Capcom and Eighting have interestingly considered the economy of Street Fighter, and streamlined it while bulking up. Think about how your average person plays Ryu, for example. If they're rolling a quarter-circle from down to back, it's a given that they're probably going for the Tatsumaki-senpu Kyaku. If you're playing a traditional Street Fighter game and you hit a punch instead of a kick, nothing happens. If you do it in TvC, you can't hit a punch, because there are no punches or kicks, just three attack buttons which basically represent fast but weak, medium speed and strength, and slow but powerful (in essence, the light, strong, and fierce punches and kicks being consolidated to one button for each category). Your hurricane kick Will Come Out, no matter which attack you press. They've dug in and examined how people play to trim the fat of complexity and leave nothing but muscle: throw out your Hadoukens, your Shoryukens—they all work just as you expect, your controls are just pulling double duty. It's a bold change that bridges the gap between simplicity and complexity, and one that results in making this a very accessible fighting game, perhaps even moreso than the psychotic favorite of cola-addled mouthbreathing hyperchildren, Marvel vs. Capcom 2.
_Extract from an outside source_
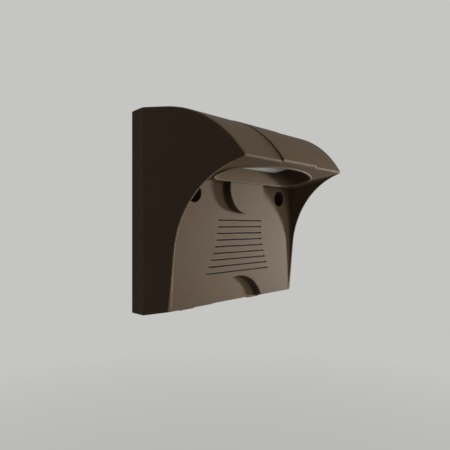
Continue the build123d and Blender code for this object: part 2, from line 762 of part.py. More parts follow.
# ---- captive screws ------------------------------------------------------------------------
def captive_screw(x):
    """Slotted screw whose ring groove keeps it in the access floor."""
    floor = facing(0)
    seat = ACCESS_FLOOR + 0.1
    piece = rod(floor, x, SCREW_HEIGHT, 4.75, seat, seat + 3.4)
    piece = chamfer(piece.faces().sort_by(Axis.Y)[0].edges(), 0.7)
    piece += rod(floor, x, SCREW_HEIGHT, SHANK, SCREW_TIP + 4, seat)
    cone = loft(
        [
            floor.offset(SCREW_TIP) * Pos(x, SCREW_HEIGHT) * Circle(1.4),
            floor.offset(SCREW_TIP + 4) * Pos(x, SCREW_HEIGHT) * Circle(SHANK),
        ]
    )
    piece += cone
    piece -= block(floor, x, SCREW_HEIGHT, 12, 1.3, seat + 1.8, seat + 5)
    ring = rod(floor, x, SCREW_HEIGHT, 6, RING_REACH, RING_REACH + RING_THICK)
    piece -= ring - rod(floor, x, SCREW_HEIGHT, SHANK - 0.5, 0, 10)
    return piece


def retaining_ring(x):
    """Split ring in the screw's groove, behind the access floor."""
    end = RING_REACH + RING_THICK
    ring = rod(facing(0), x, SCREW_HEIGHT, RING_OUT, RING_REACH, end)
    ring -= rod(facing(0), x, SCREW_HEIGHT, SHANK - 0.5, 0, 10)
    return ring - block(facing(0), x, SCREW_HEIGHT - 4, 2.6, 6, 0, 10)


# ---- back box -------------------------------------------------------------------------------
def box_outline(inset, corner):
    wide, tall = WIDTH - 2 * inset, HEIGHT - 2 * inset
    return Pos(0, HEIGHT / 2) * RectangleRounded(wide, tall, corner)


def fixed_lug(x):
    """Lug on the box's lower edge: an arm that passes under the seal, and a knuckle."""
    top = HINGE_HEIGHT + KNUCKLE
    low = HINGE_HEIGHT - KNUCKLE
    outline = Polyline(
        (-12, 0.6),
        (-12, 0),
        (-7, low),
        (HINGE_REACH, low),
        (HINGE_REACH, top),
        (0.4, 1.6),
        (-1, 1.6),
        (-1, 0.6),
        close=True,
    )
    low_x, high_x = x - FIXED_LUG / 2, x + FIXED_LUG / 2
    lug = span(make_face(outline), low_x, high_x)
    return lug + bar(low_x, high_x, HINGE_REACH, HINGE_HEIGHT, KNUCKLE)


def wall_holes():
    half_wide, half_tall = WALL_HOLES_WIDE / 2, WALL_HOLES_TALL / 2
    middle = HEIGHT / 2
    return [(x, middle + z) for x in (-half_wide, half_wide) for z in (-half_tall, half_tall)]


def junction_box_holes():
    middle = HEIGHT / 2
    wide, tall = BOX_LINE_WIDE / 2, BOX_LINE_TALL / 2
    return [(-wide, middle), (wide, middle), (0, middle - tall), (0, middle + tall)]


def back_box():
    back = facing(-SEAM)
    rim = SEAM - SEAM_GAP
    body = extrude(back * box_outline(0, BOX_CORNER), amount=rim)
    body -= across(
        polygon(
            SIDE,
            (-SEAM - 1, HEIGHT - BOX_TOP_FALL),
            (-SEAM, HEIGHT - BOX_TOP_FALL),
            (0, HEIGHT),
            (0, HEIGHT + 9),
            (-SEAM - 1, HEIGHT + 9),
        )
    )
    body -= extrude(back.offset(WALL) * box_outline(RIM, 3), amount=rim)
    sink = back.offset(rim - SEAL_SINK)
    body -= extrude(sink * box_outline(RIM - SEAL_WIDE, 4), amount=10)

    # stiffening ribs, the bosses round the holes and the posts for the door screws
    ribs = [(x, HEIGHT / 2, RIB_THICK, HEIGHT - 2 * WALL - 1) for x in (-RIB_X, RIB_X)]
    ribs += [(0, height, WIDTH - 2 * WALL - 1, RIB_THICK) for height in RIB_HEIGHTS]
    for x, height, wide, tall in ribs:
        body += block(back, x, height, wide, tall, WALL - 1, WALL + RIB_TALL)
    for x, height in wall_holes():
        body += peg(back, x, height, 8.3, WALL - 1, WALL + 3, 12)
    post_end = rim - POST_SINK
    for x in (-SCREW_X, SCREW_X):
        body += rod(back, x, SCREW_HEIGHT, POST, WALL - 1, post_end)
        body += block(back, x * 1.25, SCREW_HEIGHT, 48, 3, WALL - 1, rim - 5) & inside_box()
    body += peg(back, *GROUND_PLACE, 5.2, WALL - 1, WALL + GROUND_TALL, 12)

    for x, height in wall_holes():
        body -= rod(back, x, height, WALL_HOLE, -1, 12)
    for x, height in junction_box_holes():
        body -= rod(back, x, height, BOX_HOLE, -1, 12)
    body -= rod(back, 0, HEIGHT / 2, ENTRY_RADIUS, -1, 12)
    for x in (-SCREW_X, SCREW_X):
        seat = post_end - INSERT_SINK - INSERT_LONG
        body -= rod(back, x, SCREW_HEIGHT, INSERT_OUT, seat, rim)
        body -= rod(back, x, SCREW_HEIGHT, INSERT_BORE, seat - 2, rim)
    body -= peg(back, *GROUND_PLACE, CARRIER_SCREW, WALL + 1, WALL + GROUND_TALL + 1)
    body -= wall_gasket()

    for x in (-HINGE_X, HINGE_X):
        body += fixed_lug(x)
        low, high = x - FIXED_LUG, x + FIXED_LUG
        body -= bar(low, high, HINGE_REACH, HINGE_HEIGHT, PIN)
    return body


def inside_box():
    return extrude(facing(-SEAM) * box_outline(RIM - 1, 3), amount=SEAM)


def wall_gasket():
    """Foam ring let into the back face, flush with the wall."""
    ring = box_outline(FOAM_INSET, 6) - box_outline(FOAM_INSET + FOAM_WIDE, 4)
    return extrude(facing(-SEAM) * ring, amount=FOAM_SINK)


def seal_gasket():
    front = facing(-SEAM_GAP - SEAL_SINK)
    ring = box_outline(RIM - SEAL_WIDE, 4) - box_outline(RIM, 3)
    return extrude(front * ring, amount=SEAL_THICK)


def hinge_pins():
    half = FIXED_LUG / 2 + LUG_GAP + MOVING_LUG + 0.6
    pin = bar(HINGE_X - half, HINGE_X + half, HINGE_REACH, HINGE_HEIGHT, PIN)
    return group(pair(pin))


def screw_inserts():
    end = -SEAM_GAP - POST_SINK - INSERT_SINK
    insert = rod(facing(0), SCREW_X, SCREW_HEIGHT, INSERT_OUT, end - INSERT_LONG, end)
    insert -= rod(facing(0), SCREW_X, SCREW_HEIGHT, INSERT_BORE, end - INSERT_LONG - 1, end + 1)
    return group(pair(insert))


def ground_screw():
    seat = -SEAM + WALL + GROUND_TALL
    piece = screw(facing(0), *GROUND_PLACE, seat, CARRIER_SCREW, 6, 4.6, 2.6, sense=-1)
    return piece - block(facing(0), *GROUND_PLACE, 12, 1.1, seat + 1.4, seat + 5)


def entry_grommet():
    """Rubber bush in the supply entry: a plug in the hole and a flange inside the box."""
    back = -SEAM
    middle = HEIGHT / 2
    bush = rod(facing(0), 0, middle, ENTRY_RADIUS, back + 0.3, back + WALL)
    bush += rod(facing(0), 0, middle, ENTRY_RADIUS + 3, back + WALL, back + WALL + 2)
    return bush - rod(facing(0), 0, middle, GROMMET_BORE, back - 1, back + 9)


# ---- the assembly ---------------------------------------------------------------------------
def nodes():
    pieces = {
        "back_box": back_box(),
        "wall_gasket": wall_gasket(),
        "seal_gasket": seal_gasket(),
        "hinge_pins": hinge_pins(),
        "screw_inserts": screw_inserts(),
        "ground_screw": ground_screw(),
        "entry_grommet": entry_grommet(),
        "front_housing": front_housing(),
        "lens": lens(),
        "lens_gasket": lens_gasket(),
        "lens_frame": lens_frame(),
        "lens_frame_screws": lens_frame_screws(),
        "reflector": reflector(),
        "led_packages": led_packages(),
        "led_board": led_board(),
        "thermal_pad": thermal_pad(),
        "led_carrier": led_carrier(),
        "led_board_screws": led_board_screws(),
        "carrier_screws": carrier_screws(),
        "driver": driver(),
        "driver_bracket": driver_bracket(),
        "driver_screws": driver_screws(),
        "led_lead_red": lead_from_board(9),
        "led_lead_black": lead_from_board(-9),
        "wire_connectors": wire_connectors(),
        "connector_holder": connector_holder(),
        "holder_screws": holder_screws(),
    }
    for name, height in zip(("black", "white", "green"), CONNECTOR_HEIGHTS):
        pieces["supply_lead_" + name] = supply_lead(height)
    for name, x in (("right", SCREW_X), ("left", -SCREW_X)):
        pieces["captive_screw_" + name] = captive_screw(x)
        pieces["retaining_ring_" + name] = retaining_ring(x)
    return pieces


def main():
    os.makedirs("parts", exist_ok=True)
    for name, piece in nodes().items():
        export_step(piece, "parts/" + name + ".step")


main()
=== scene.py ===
import json
from math import cos, radians, sin

import bmesh
import bpy
from bpy.props import FloatProperty, FloatVectorProperty, IntProperty, PointerProperty
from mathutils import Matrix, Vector


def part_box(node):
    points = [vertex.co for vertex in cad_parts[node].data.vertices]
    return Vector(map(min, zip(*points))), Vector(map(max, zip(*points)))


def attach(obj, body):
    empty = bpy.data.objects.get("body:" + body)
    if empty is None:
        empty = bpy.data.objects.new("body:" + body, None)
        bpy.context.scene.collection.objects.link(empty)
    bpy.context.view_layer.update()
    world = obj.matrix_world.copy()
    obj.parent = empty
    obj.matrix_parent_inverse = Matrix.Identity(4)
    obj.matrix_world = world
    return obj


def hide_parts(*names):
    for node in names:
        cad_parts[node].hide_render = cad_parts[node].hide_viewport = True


bl_info = {
    "name": "Wall Pack Light",
    "version": (1, 0, 0),
    "blender": (4, 5, 0),
    "location": "View3D > Sidebar > Wall Pack",
    "description": "Finishes a hooded wall light on its packed frame",
    "category": "Object",
}

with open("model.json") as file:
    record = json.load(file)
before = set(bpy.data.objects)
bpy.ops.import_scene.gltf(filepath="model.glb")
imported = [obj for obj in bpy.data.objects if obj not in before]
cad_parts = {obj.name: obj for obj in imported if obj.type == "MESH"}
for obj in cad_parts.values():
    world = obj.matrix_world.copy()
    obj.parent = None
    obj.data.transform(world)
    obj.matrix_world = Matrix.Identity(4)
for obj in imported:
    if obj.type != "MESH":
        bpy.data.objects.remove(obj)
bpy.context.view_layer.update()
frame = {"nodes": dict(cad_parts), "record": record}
HOUSING_LOW, HOUSING_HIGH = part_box("front_housing")

# Lengths are in metres, with +Z up, +X to the right and the front towards -Y.

# directions
SLOPE = radians(12.0)               # slope of the underside and its light opening
LIGHT_UP = Vector((0.0, sin(SLOPE), cos(SLOPE)))
FORWARD = Vector((0.0, -1.0, 0.0))
UPWARD = Vector((0.0, 0.0, 1.0))
LEFTWARD = Vector((-1.0, 0.0, 0.0))

# the leaning front panel and the row of grooves in it
PANEL_WAY = Vector((0.0, -0.99922, -0.03944))   # outward from the panel
PANEL_REACH = 0.07112               # from the origin to the panel along that way
GROOVE_DEPTHS = (0.0001, 0.0007)    # where the grooves' painted shade starts and is at its full
GROOVE_FLOOR = 0.0022               # past the deepest groove
GROOVE_HALF_WIDTH = 0.076
GROOVE_HEIGHTS = (-0.0925, -0.0085)

# the powder coat: how edges, hollows and grooves are found, and the painted highlight and
# painted shade that they get
SAMPLES = 6                         # rays that look for edges and hollows
HIGHLIGHT_LEVELS = (0.92, 0.998)         # how far the rounded and the true direction agree, from full to no painted highlight
HOLLOW_REACH = 0.004
HOLLOW_LEVELS = (0.35, 0.92)        # how open the surface is within that reach
HOLLOW_SHADE = 0.4                  # how much painted shade the tightest hollow gets
DARKEST = 0.15                      # share of the coat's colour kept under full painted shade, in grooves and hollows
PEEL_DEPTH = 0.00006

# how meshes are measured
WELD = 0.000002                     # corners nearer than this are one
END_FACE = 0.0001                   # how thick a slice counts as a lead's end
HEAD_SHARE = 0.8                    # share of a screw's radius that counts as its head

# small pieces that the scene adds
DOOR_THREAD = {"Radius": 0.00242, "Length": 0.0074}
DOOR_THREAD_TIP = 0.0042            # plain end of the door screw's shank
PACKAGE_HALF = 0.0004               # from an LED package's middle to its lit face
PAD_DROP = 0.0008                   # from its lit face to the board
SOLDER_PAD = {"Span": 0.0062, "Wide": 0.0036}
PAD_LONG, PAD_THICK = 0.0013, 0.0003
RIB_MARGIN = 0.012                  # how much shorter than the driver its ribs are
RIB_RADIUS = 0.0011
GRIP = {"Long": 0.0052, "Radius": 0.00045}
GRIP_START, GRIP_STEP, GRIPS = 0.002, 0.0016, 5     # from a connector's outer end
LEAD_RADIUS = 0.0011
BUSH_STEPS = ((2.4, 0.0012), (1.7, 0.0036))     # radii as shares of the lead's, and depths
BELOW_GLASS = 0.03                  # where the rays that place the prisms start
RAY_LENGTH = 0.1
FACES_DOWN = -0.98                  # how squarely the glass has to face those rays

# the photograph's camera, solved from the object's level and upright edges
CAMERA_PLACE = Vector((-0.485, -0.4906, -0.0184))
CAMERA_TURN = radians(-47.0)
CAMERA_LENS = 33.8                  # millimetres, on the sensor below
SENSOR = 36.0

# lamps: how far off they stand, and the sides of their squares
LAMP_SPREAD = radians(100)
KEY_AWAY, KEY_SIDE = 1.2, 0.16
SOFT_AWAY, FRONT_SIDE, BACK_SIDE = 1.5, 0.8, 0.5
TOP_PLACE, TOP_SIDE = Vector((0.0, -0.3, 1.5)), 1.0
FRONT_TURN, BACK_TURN = radians(20), radians(18)    # towards the right, from front and back
KEY_COLOUR = (1.0, 0.97, 0.93)
FLOOR_REACH = 6.0
FLOOR_FADE = (0.5, 2.5)             # where the floor's paint starts and ends to fade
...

The super moves are quick to charge and easy to pull off without consulting each character's command list (which can be easily displayed semi-transparently over the top of the screen, even while you fight). They look mostly fantastic, especially when you decide to get your tag-team comrade in on the action by tapping your "partner" button just as you bust one for a hellacious orgy of strobe lights and damage rolling into the billions, more hits than Elvis, and a series of stacked gutteral yelps from your newly burgered opponent the likes of which have been unheard since your roommate's last brazen abusing of the Arnold Schwarzenegger soundboard.


For the more experienced gamer, there are even a few extra mechanics: use an absurdly named "Baroque" ability to irradiate a portion of your health and in exchange mux in a custom combo. After expertly blocking a portion of your enemy's onslaught, hit your three buttons to Advance Guard and push your enemy back, eliminating the time delay normally suffered between your thrashing and your comeback. For the particularly outrageous, consume two bars of your super meter to Mega Crash and cancel your way out of damned near anything (most enjoyably used as you are being ground to a fine paste against the edge of the stage by the rainbow broom of Mega Man's girlfriend). And all these multi-key presses are ultra-simply able to be mapped to any one of your shoulder buttons.

If you're best pals with Jun the Swan, Tekkaman Blade, a giant gold robot that turns into a cigarette lighter, and some weirdo called Yatterman, this game is definitely for you. For the less worldly among the populace, enjoy the varied Capcom side of the characters and take this opportunity to dig into the history of Tatsunoko—you might not be overly familiar with many of these guys, but it is indeed possible to enjoy a Capcom crossover game that does not involve a guy named after television service or an amnesiac in yellow spandex posing as a rabid female mammal.

If you have a penchant for playing offline, a bunch of friends (or no friends), or don't have your Wii connected to the Internet, this game is going to be awesome for you, because the Nintendo Wi-Fi battles are absolute manure. In order to make them actually playable, people on the Internet suggest:

  • Buying a LAN adapter for your Wii and stringing 35 feet of network cable across your living room floor
  • Opening ports 3424, 436534, 98320, 12, 65, Timothy, 1997, 34+3, and pi on your router, if it is one of the "special" kind of routers, which they sell only in Minas Tirith
  • Lowering your body temperature to 76 degrees Fahrenheit in a walk-in freezer and then playing
  • Other dumb shit

Maybe if you feel like dinking with it you could get the battles to not suck, but if you're like me you've already got your network running just fine on your other seven devices, have no trouble downloading or uploading anything on any of them, and have played and do play virtually lag-free matches in a variety of games on your PS3 and 360 without doing anything special to your gear. I am not going to take points away from this game for whatever reasons it has for its at the very least "temperamental" online service, because I don't give points to anything.


Outside of the main game itself, and its standard arcade mode (which you will be playing to unlock other characters and gain the agonizingly named Capcom currency "Zenny" in order to buy photo galleries and alternate colors), there's a survival mode that I intentionally lost at round 30 because it's impossibly easy on the standard difficulty, a time attack mode that PITS YOU AGAINST THE CLOCK, and a bizarrely non-sequitur non-forced scrolling vertical shmup with iffy controls and some branching difficulty levels. This game is only unlocked by playing an infuriating mini-game during the arcade mode's credit sequence (Sanity-Tip: Beat the game with Roll to prevent your own real-life self-immolation). It's a complete enough package, but those of you who remember such bursting presents as Tekken 3 or Street Fighter Alpha 3's home iterations might find it a little wanting.

In the end, it's a goddamned miracle that this game was even released in the US, and they added a bunch of new characters on top of it. Your dog might have a chance at beating you if he's got heavy enough paws, the visual style is a bright and colorful anime-inspired take on SFIV's gorilla-thugs, and just watching the game go through its motions is completely entertainingly ridiculous. Like those glorious thighs, there isn't a hell of a lot of reason not to at least take a look at Tatsunoko vs. Capcom.